Wyoming
‘The trail whispers’: Church historian joins Latter-day Saint youth on newly reopened 29-mile Wyoming pioneer trail
The Church of Jesus Christ of Latter-day Saints has reopened a handcart trail for youth at its Wyoming Mormon Trail Historic Sites, allowing participants to pull handcarts along a 29-mile linear route that follows the original pioneer trail from Sixth Crossing over Rocky Ridge to Rock Creek Hollow.
After being halted due to the global pandemic and other logistical complications, this trail is available for the first time in a decade, said Elder Kyle S. McKay, a General Authority Seventy who serves as Church historian and recorder and executive director of the Church History Department.
Elder McKay noted that walking these Wyoming trails enables members to connect with their ancestors and Church history, gaining insight into the challenges faced by handcart pioneers.
“This trail whispers,” he said. “There are those who have gone on before, and we listen to their stories, and we read their stories, and their testimony still reverberates in these sagebrush-covered hills.”
Elder McKay and his wife, Sister Jennifer S. McKay, accompanied youth and leaders of the Hooper Utah Pioneer Trail Stake in walking the extended trail July 8-9.
“I know the potential that this place has for providing an amazing experience,” Elder McKay said. “And so when we were finally able to open the trail back up, I wanted to be here.”
What drove them
Sixth Crossing is where the Willie Handcart Company encountered the first rescue wagons at the Sweetwater River amid early winter conditions in 1856.
A short time later, the Willie company sheltered at Rock Creek Hollow after the difficult ascent of Rocky Ridge — one of the highest points of altitude (7,300 feet) along the Oregon, Mormon and California trails — during a severe snowstorm.
Sister McKay said walking the trail helps one better understand the pioneers’ faith and perspective.
“What drove the people to do what they did was their love for God and their willingness to follow a prophet, and that is what drives us.

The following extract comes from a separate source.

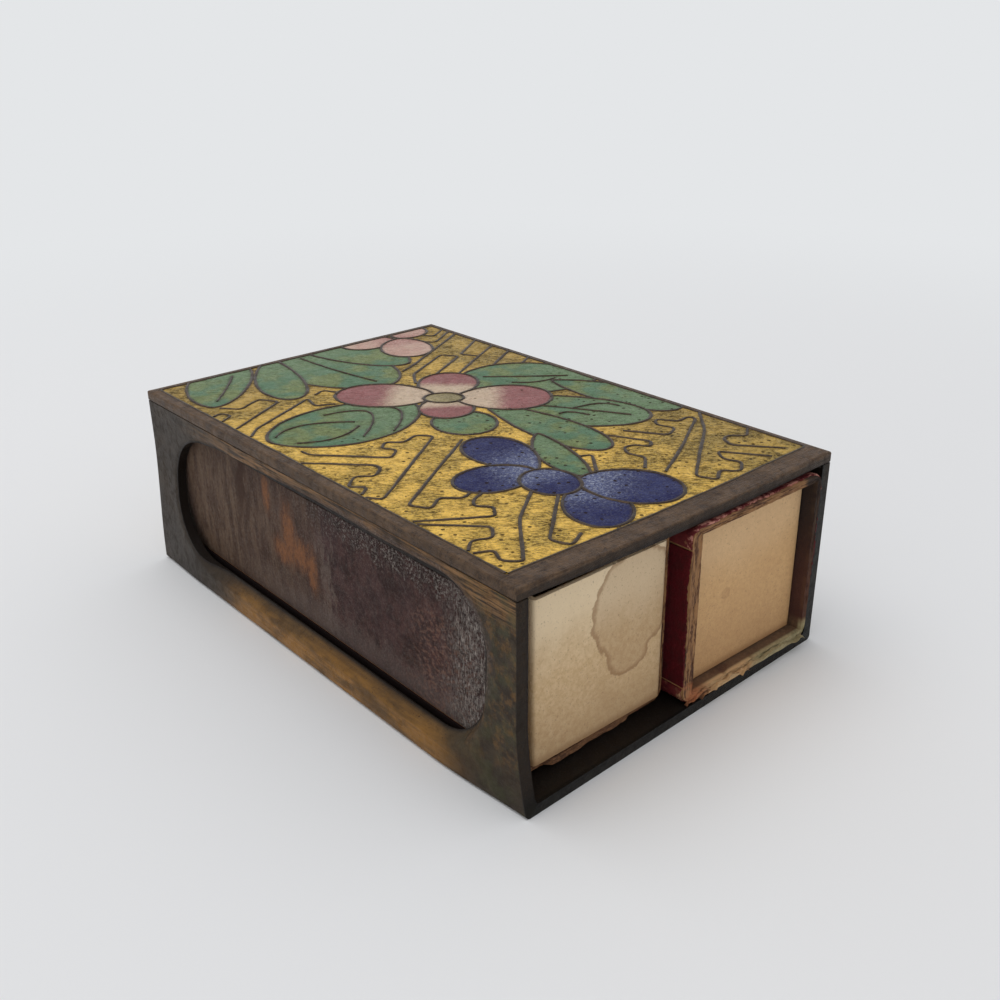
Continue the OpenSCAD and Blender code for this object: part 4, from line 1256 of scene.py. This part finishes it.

We love our Heavenly Father. We want to let God prevail,” she said. “You can feel and you can see God at work in the lives of His children.”
The trek experience
Robert Goates, site president of the Wyoming Mormon Trail Sites, encouraged stakes, wards and branches to bring their young women and men to have this “unique experience.”
“They can walk where their ancestors walked. They can see the landscape that they saw in the conditions in which they saw and experienced it,” Goates said. “This is sacred ground, but it becomes sacred for very personal reasons to those youth that feel the Spirit here, and feel a deeper relationship with their Savior.”
Blake Hansen, a youth participant, said, “You can feel the spirit when you’re walking along these trails.”
Fellow trekker Lydia Burrows said: “I have a pioneer ancestor that came across in the Willie Handcart Company, and it’s been really cool to walk in his footsteps and to see and be in the places that he was. It makes me feel so much more connected and to realize that they went through really hard things. But through Jesus Christ, they made it.”
Added Brayden Calvin, “Trek has helped me draw closer to Christ by wanting to help others. I’ve been able to help with other people. So, like serving others, and then also just being able to turn to Him when things get hard.”
How to make a trek reservation
Members are welcomed and encouraged to have the trek experience at the Wyoming Mormon Trail Sites, said Benjamin Pykles, director of the Church History Department’s Historic Sites Division.
“You are walking where they walked and having as authentic an experience as you can get,” he said. “Trekking is still happening, and you have great experiences. We have this new route. It’s arduous, but it’s exciting.”
Handcart trek reservations for 2026 open in September. Information for how to request a trek reservation, along with itinerary options, planning resources, frequently asked questions and more are available at ChurchofJesusChrist.org.